In 134 years of temperature records, the warmth in 2014 exceeded them all, NOAA and NASA announced today.
Unsurpassed heating of the world’s oceans fueled the chart-topping warmth.
Ocean temperatures were more than 1 F above average, NOAA said. They warmed to a new record even in the absence of an El Niño event, a naturally occurring cycle of ocean heating in the tropical Pacific.
“This is the first year since 1997 that the record warmest year was not an El Niño year at the beginning of the year, because the last three have been,” Gavin Schmidt, who directs the NASA Goddard Institute for Space Studies, told the Post’s Chris Mooney.
Related: It’s official: 2014 was the hottest year in recorded history (Washington Post Wonk Blog)
Land temperatures weren’t quite record-setting, but still ranked 4th warmest since the start of the data set in 1880. California, much of Europe, including the United Kingdom, and parts of Australia all experienced their warmest years.
News of record global warmth may surprise residents of the eastern U.S., which witnessed colder than normal temperatures in 2014. But the chill was an anomaly and, in fact, the eastern U.S. was among the coolest areas of the world compared to normal.
In NOAA’s analysis of global temperatures, 7 of 12 months in 2014 reached record highs, including December.
Thirteen of the warmest 15 years on record have occurred since the year 2000 according to Climate Central, a non-profit science communications organization based in Princeton, New Jersey. The likelihood of this happening by chance, with the assistance of manmade greenhouse emissions, is less than 1 in 27 million, it calculated.
Twenty-one scientists respond
So what do the 2014 temperatures released thus far signify?
I queried 21 climate scientists. Most replied the record matches exactly what we should expect in a warming world as more and more heat-trapping greenhouse gases accumulate in the atmosphere. But a few were unimpressed, expressing the view that warming – while real – has not kept pace with projections from climate models and that one should not read too much into the temperature of a single year.
Below, I share with you their reactions – starting with those who seemed most moved by today’s news, and concluding with those who were somewhat underwhelmed. I have attempted to bin the comments by common theme.
Some of these responses were edited for length.
2014 is what global warming looks like and portends a growing human influence on the climate
“The global warmth of 2014 is just another reminder that the planet is warming and warming fast. Perhaps most remarkable is that this level of warmth was achieved without the expected large El Niño.”
“Humans, and their burning of fossil fuels, are dominating the Earth’s climate system like never before. Just as scary, perhaps, is the way record 2014 heat baked the drought parched Southwest U.S. and California, and in doing so, made the drought impacts worse than they would have been without human impacts on the climate system. 2014 was one for the record books in many ways, and it serves as a great illustration of what global warming is all about.”

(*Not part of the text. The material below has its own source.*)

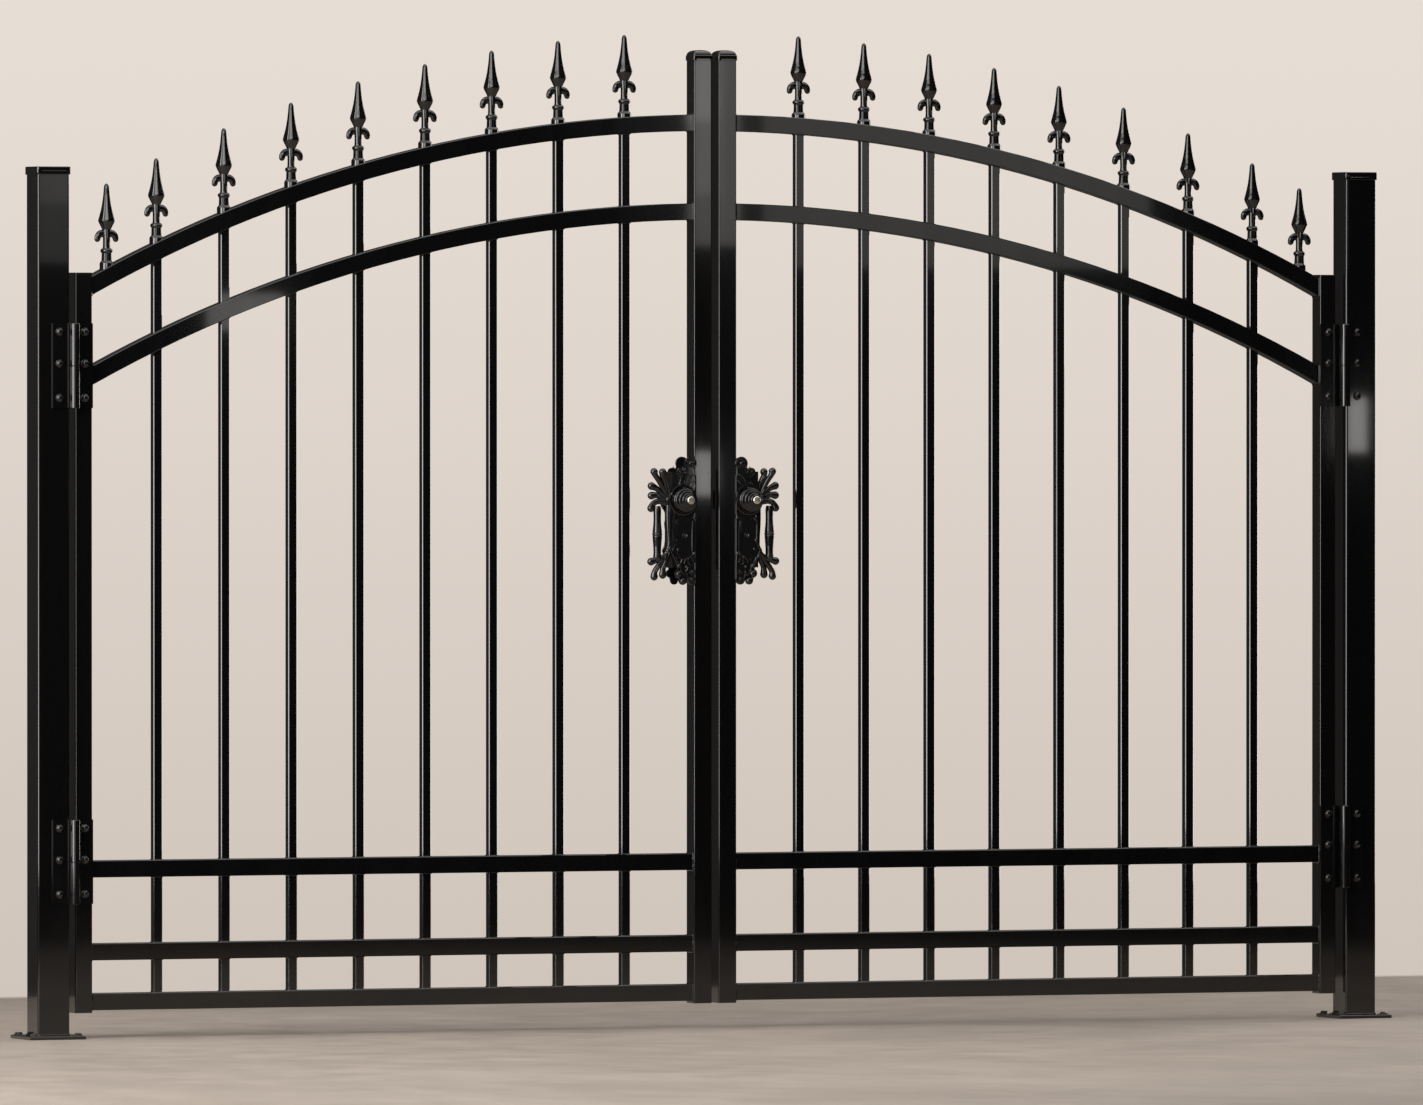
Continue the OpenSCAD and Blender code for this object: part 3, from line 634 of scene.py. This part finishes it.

— Jonathan Overpeck, co-director, Institute of the Environment, Arizona State University
“The temperature record is yet another brick in the massive wall of evidence that the climate is warming due to human activity. Of the twenty warmest years in recorded history, nineteen happened in the past two decades. Our entire idea of ‘normal’ is changing. The students in my classes live in a climate that is warmer than the one in which I was raised, just as my world as a child was warmer than the one in which my parents were raised. Talk about a generation gap!”
— Simon Donner, associate professor of climatology, University of British Columbia
“The fact that NOAA rated 2014 as the warmest year on record should put to rest the bogus idea often espoused by climate change deniers that ‘global warming stopped in 1998.’ Based on the evidence, more than 97 percent of climate scientists have concluded that humans are primarily responsible for the warming of the planet to the record levels observed in 2014.”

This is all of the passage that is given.